The original portrait of Yayati in the
Mahabharata
is very representative. Yayati is symbolic of the common man in the times gone by. Inspite of much varied happiness, he is always dissatisfied and is blindly running in pursuit of new pleasures. He does not know the difference between happiness and enjoyment. Pleasure, momentary animal pleasure, is mistaken for eternal happiness and he is pondering over how to get it all the time. In his world of emotion there is no other principle. The common man of today is groping like Yayati in the twilight of a world in which the old spiritual values have been swept away and new spiritual ones have yet to be discovered. Blind pursuit of pleasure is tending to be his religion.
In the case of the mythological Yayati the idea of pleasure was limited to that with a woman. Not so today. The whole world, made more beautiful and prosperous by science, machine and culture is spread before us. The various instruments of pleasure tempt us at every step, all the time.
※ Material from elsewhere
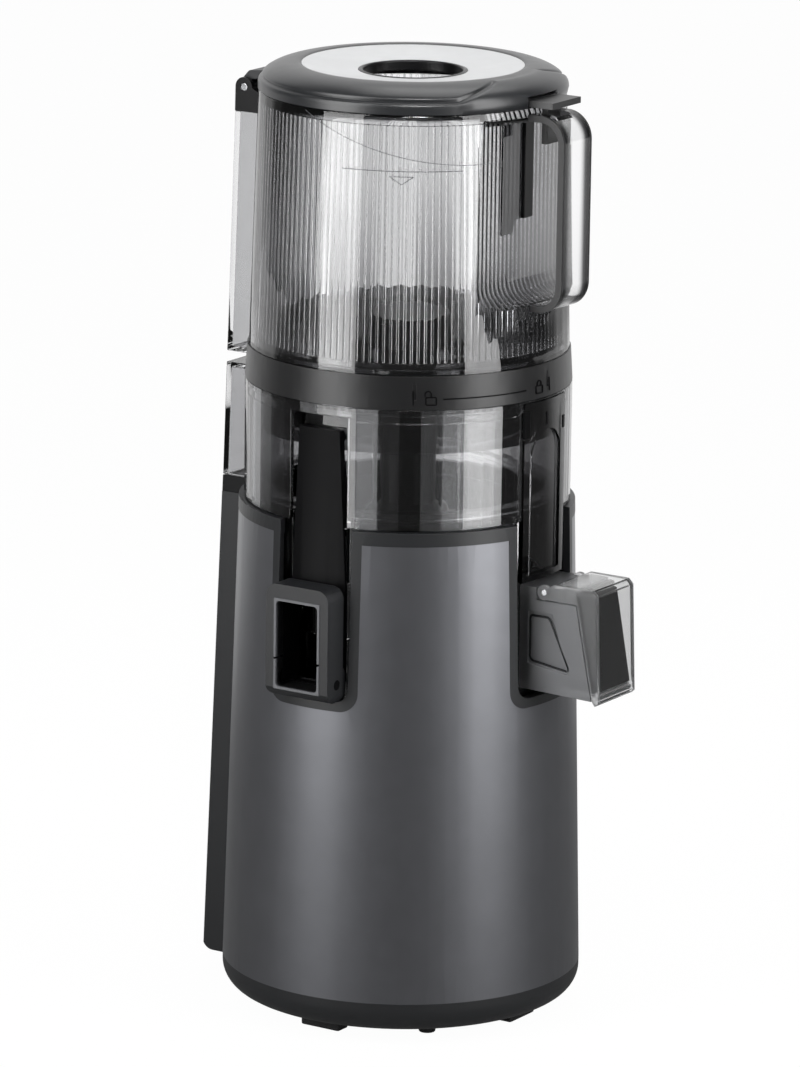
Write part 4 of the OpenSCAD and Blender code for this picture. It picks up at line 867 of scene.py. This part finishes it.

Every moment passions are being moved and roused. This is leading to a degeneration of social values and corruption of the human mind. The loss is society’s which I feel very keenly about.
In this novel each character is complex. Devayani is not simply wife and mother; she has a lust for power which guides her thoughts and actions. Sharmishtha is more than a romantic interest of the King. She is always guided by devotion and symbolises sacrifice. Kacha is the spiritual guide whose actions more than his speech serve to set the philosophical tone of the novel, that personal relationships have at times to be subordinate to duty. Yayati is the scholarly, valorous king whose lust for pleasure overpowers all else. I would like the readers to keep this in mind.
A good work of art can at anytime rise to different heights ranging from artistic entertainment, the play of emotions, social education to exposition of life whether subtle or palpable. Only readers can judge whether or not I have done so.